YOUR GOAL |
Nothing but the lines from the one containing "What build123d script" to the end of the data should be returned, each exactly as written.

EXCERPTED RECORDS |
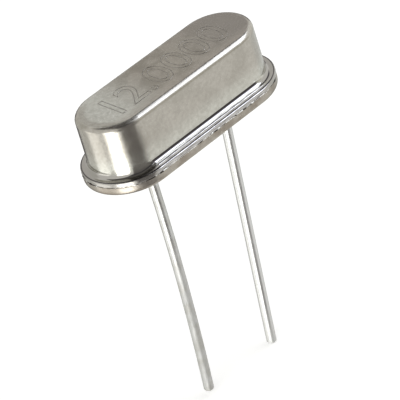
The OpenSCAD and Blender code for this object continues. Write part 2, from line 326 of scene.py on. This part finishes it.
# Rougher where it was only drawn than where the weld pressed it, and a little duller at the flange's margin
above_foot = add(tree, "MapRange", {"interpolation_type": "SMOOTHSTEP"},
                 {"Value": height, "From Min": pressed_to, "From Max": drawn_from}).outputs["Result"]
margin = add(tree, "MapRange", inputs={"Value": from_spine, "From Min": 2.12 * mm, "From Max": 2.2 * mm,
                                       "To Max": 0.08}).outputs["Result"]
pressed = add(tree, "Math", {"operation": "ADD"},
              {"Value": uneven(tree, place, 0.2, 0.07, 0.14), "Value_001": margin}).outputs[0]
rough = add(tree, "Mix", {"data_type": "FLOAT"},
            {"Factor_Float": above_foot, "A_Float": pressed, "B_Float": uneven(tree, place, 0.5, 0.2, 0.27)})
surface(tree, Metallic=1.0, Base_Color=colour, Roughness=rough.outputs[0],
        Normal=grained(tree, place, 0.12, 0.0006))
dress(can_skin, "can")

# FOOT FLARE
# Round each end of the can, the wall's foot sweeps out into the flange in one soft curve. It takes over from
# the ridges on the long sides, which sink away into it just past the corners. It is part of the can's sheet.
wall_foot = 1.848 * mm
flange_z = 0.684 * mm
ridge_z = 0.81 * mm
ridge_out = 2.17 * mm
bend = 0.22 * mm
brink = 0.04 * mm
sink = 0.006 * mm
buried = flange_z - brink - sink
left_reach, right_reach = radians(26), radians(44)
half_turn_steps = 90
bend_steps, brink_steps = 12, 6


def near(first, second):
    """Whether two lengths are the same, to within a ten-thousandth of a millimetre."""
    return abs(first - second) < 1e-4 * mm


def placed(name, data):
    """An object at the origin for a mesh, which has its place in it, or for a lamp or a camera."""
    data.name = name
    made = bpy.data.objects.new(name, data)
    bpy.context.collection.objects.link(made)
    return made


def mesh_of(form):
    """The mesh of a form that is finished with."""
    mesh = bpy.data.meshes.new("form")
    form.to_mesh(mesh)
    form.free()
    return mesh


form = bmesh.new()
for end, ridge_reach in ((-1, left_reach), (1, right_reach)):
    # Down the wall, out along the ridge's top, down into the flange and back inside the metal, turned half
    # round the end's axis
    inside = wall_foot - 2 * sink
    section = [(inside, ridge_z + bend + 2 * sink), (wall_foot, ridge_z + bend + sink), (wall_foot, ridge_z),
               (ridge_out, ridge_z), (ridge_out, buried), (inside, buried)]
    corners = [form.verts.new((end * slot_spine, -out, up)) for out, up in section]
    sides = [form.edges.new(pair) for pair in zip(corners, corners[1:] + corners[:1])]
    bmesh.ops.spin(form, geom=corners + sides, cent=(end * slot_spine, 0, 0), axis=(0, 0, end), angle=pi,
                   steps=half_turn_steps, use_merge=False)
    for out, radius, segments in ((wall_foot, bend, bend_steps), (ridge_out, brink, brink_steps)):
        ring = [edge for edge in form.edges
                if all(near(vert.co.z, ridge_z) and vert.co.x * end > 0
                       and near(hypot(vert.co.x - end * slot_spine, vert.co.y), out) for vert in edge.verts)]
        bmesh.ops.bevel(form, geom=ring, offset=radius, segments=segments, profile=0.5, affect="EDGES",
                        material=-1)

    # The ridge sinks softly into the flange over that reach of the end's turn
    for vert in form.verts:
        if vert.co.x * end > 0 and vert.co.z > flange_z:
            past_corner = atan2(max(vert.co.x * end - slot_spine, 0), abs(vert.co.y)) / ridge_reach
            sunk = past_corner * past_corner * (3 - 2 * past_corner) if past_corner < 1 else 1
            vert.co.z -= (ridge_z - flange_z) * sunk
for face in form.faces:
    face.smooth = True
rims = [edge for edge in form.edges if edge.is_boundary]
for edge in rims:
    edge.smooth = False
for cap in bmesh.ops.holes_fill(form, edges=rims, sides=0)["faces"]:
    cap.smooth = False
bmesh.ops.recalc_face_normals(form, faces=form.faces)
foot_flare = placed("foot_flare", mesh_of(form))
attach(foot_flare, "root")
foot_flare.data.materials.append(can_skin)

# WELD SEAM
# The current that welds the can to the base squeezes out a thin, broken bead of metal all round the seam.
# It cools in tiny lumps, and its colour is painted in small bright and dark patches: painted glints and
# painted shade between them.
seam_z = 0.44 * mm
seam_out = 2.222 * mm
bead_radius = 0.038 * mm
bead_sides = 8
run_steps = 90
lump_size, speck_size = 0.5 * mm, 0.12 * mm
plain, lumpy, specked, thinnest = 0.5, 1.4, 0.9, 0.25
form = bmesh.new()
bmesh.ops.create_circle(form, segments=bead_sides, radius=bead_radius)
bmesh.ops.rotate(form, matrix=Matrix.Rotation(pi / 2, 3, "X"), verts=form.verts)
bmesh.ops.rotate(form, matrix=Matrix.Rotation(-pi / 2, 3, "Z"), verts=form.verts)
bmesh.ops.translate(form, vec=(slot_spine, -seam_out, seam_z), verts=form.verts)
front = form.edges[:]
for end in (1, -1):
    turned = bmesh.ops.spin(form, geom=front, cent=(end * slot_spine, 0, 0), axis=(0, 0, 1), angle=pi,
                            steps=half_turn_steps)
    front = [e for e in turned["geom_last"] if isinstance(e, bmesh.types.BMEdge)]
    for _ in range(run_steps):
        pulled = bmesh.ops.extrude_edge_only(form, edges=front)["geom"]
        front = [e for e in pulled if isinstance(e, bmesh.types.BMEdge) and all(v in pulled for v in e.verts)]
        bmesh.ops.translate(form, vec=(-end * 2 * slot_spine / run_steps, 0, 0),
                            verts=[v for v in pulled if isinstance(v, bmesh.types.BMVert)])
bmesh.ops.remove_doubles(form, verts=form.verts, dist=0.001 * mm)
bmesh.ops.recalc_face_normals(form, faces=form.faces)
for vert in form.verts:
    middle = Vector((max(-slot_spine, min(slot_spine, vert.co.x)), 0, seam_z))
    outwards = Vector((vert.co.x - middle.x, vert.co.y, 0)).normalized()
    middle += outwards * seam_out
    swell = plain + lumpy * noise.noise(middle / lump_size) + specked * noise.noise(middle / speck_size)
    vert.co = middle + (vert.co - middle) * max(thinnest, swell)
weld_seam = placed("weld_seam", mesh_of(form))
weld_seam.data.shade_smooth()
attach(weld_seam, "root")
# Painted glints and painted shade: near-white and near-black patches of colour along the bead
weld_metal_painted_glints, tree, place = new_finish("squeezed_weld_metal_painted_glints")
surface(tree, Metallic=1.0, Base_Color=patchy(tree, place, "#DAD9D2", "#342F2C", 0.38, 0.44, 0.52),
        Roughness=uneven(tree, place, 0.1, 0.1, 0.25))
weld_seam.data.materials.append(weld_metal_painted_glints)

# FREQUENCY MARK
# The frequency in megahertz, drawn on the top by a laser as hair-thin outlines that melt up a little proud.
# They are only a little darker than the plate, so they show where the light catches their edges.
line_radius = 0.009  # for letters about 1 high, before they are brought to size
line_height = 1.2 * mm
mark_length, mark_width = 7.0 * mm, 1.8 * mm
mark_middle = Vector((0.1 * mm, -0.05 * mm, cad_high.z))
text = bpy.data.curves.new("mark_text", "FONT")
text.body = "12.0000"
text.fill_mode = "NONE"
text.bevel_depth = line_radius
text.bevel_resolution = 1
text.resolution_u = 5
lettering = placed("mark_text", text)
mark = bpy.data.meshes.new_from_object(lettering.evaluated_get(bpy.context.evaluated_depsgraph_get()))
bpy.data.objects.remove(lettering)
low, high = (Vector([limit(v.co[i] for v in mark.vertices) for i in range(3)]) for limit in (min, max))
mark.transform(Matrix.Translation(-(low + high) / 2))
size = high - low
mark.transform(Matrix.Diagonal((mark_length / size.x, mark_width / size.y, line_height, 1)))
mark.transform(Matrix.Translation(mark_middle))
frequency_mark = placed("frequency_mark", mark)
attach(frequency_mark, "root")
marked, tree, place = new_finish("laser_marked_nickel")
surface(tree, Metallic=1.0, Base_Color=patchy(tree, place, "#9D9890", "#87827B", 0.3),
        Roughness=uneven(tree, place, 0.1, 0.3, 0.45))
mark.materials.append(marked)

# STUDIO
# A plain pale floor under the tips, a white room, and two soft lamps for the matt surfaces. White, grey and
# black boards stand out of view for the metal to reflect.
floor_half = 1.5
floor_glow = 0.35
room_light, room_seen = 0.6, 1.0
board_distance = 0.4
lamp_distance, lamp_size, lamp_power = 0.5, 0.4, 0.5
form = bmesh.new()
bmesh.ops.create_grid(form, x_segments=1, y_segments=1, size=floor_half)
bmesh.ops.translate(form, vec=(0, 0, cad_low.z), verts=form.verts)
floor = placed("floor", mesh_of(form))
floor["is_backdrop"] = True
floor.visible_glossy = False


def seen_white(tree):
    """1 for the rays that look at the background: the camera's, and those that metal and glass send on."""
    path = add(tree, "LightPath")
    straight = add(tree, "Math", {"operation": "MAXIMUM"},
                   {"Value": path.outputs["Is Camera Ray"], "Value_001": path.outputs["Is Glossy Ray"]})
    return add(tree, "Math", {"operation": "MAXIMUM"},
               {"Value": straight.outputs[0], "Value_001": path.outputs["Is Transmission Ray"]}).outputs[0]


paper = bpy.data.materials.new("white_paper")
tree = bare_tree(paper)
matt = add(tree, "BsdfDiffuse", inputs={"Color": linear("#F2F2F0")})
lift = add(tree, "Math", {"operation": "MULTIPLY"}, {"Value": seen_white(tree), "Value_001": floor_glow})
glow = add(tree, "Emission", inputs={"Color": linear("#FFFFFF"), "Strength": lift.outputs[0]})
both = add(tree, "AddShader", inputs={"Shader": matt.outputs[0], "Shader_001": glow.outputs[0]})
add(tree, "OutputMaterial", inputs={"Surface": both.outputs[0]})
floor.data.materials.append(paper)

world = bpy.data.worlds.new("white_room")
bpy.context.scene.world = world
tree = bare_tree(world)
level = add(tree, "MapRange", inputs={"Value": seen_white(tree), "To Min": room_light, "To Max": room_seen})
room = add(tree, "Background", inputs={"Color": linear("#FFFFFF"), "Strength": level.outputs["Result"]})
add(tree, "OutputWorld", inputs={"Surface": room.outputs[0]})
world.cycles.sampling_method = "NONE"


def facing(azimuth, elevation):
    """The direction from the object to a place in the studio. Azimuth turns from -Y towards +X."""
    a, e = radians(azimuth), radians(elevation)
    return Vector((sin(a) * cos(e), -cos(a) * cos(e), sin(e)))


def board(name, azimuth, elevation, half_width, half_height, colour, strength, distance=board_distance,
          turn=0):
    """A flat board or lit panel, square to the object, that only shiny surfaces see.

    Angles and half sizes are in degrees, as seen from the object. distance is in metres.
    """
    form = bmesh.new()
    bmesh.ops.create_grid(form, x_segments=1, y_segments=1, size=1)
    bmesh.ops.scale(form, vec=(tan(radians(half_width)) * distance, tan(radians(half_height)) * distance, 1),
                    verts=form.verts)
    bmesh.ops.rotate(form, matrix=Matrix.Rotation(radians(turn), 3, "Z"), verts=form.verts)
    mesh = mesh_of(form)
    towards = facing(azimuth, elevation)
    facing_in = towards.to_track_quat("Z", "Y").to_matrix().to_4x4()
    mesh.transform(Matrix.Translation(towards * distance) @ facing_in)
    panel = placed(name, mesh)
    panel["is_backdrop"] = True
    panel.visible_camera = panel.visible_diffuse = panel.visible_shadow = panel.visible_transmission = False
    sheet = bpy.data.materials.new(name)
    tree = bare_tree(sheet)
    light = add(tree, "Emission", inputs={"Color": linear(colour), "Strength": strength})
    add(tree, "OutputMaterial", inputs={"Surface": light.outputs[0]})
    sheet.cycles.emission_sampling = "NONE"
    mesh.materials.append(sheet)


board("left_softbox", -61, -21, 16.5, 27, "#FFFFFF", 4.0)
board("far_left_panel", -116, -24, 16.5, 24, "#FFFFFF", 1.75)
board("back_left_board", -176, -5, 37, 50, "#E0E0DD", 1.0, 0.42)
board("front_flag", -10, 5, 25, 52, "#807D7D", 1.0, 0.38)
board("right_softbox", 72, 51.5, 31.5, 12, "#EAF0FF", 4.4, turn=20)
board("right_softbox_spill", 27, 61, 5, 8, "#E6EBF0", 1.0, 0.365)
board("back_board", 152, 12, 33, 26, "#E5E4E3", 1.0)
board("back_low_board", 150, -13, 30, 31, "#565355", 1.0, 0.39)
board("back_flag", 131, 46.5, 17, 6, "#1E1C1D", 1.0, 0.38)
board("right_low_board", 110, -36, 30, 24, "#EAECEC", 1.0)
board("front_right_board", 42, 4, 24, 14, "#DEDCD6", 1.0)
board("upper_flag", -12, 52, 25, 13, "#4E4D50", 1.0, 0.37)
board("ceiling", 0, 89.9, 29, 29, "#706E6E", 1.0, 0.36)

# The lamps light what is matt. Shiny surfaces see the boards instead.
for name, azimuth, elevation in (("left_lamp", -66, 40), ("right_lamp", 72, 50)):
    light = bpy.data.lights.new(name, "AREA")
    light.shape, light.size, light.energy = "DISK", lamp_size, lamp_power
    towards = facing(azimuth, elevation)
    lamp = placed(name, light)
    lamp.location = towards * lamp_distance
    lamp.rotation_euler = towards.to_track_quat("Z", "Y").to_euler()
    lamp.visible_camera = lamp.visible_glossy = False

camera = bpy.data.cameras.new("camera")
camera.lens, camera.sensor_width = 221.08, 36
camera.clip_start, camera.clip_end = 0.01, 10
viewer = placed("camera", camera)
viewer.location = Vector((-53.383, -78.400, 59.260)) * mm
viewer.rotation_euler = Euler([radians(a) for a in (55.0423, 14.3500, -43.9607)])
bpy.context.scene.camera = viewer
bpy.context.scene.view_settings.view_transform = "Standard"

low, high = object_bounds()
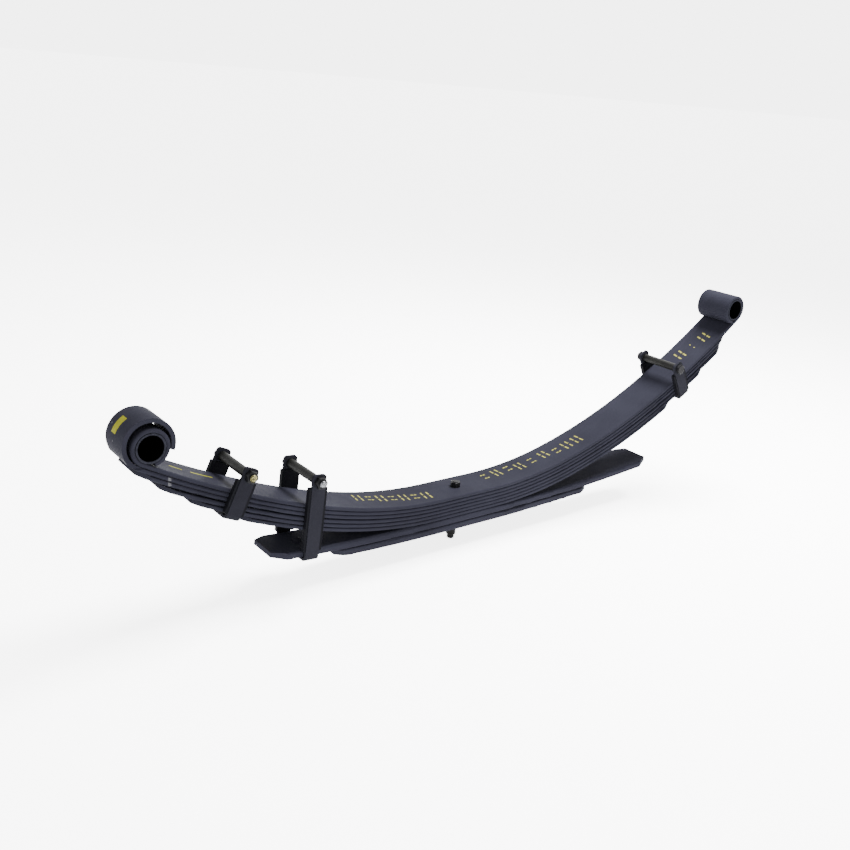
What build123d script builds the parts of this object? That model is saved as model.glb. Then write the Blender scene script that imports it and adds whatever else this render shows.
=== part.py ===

FULL OUTPUT |
What build123d script builds the parts of this object? That model is saved as model.glb. Then write the Blender scene script that imports it and adds whatever else this render shows.
=== part.py ===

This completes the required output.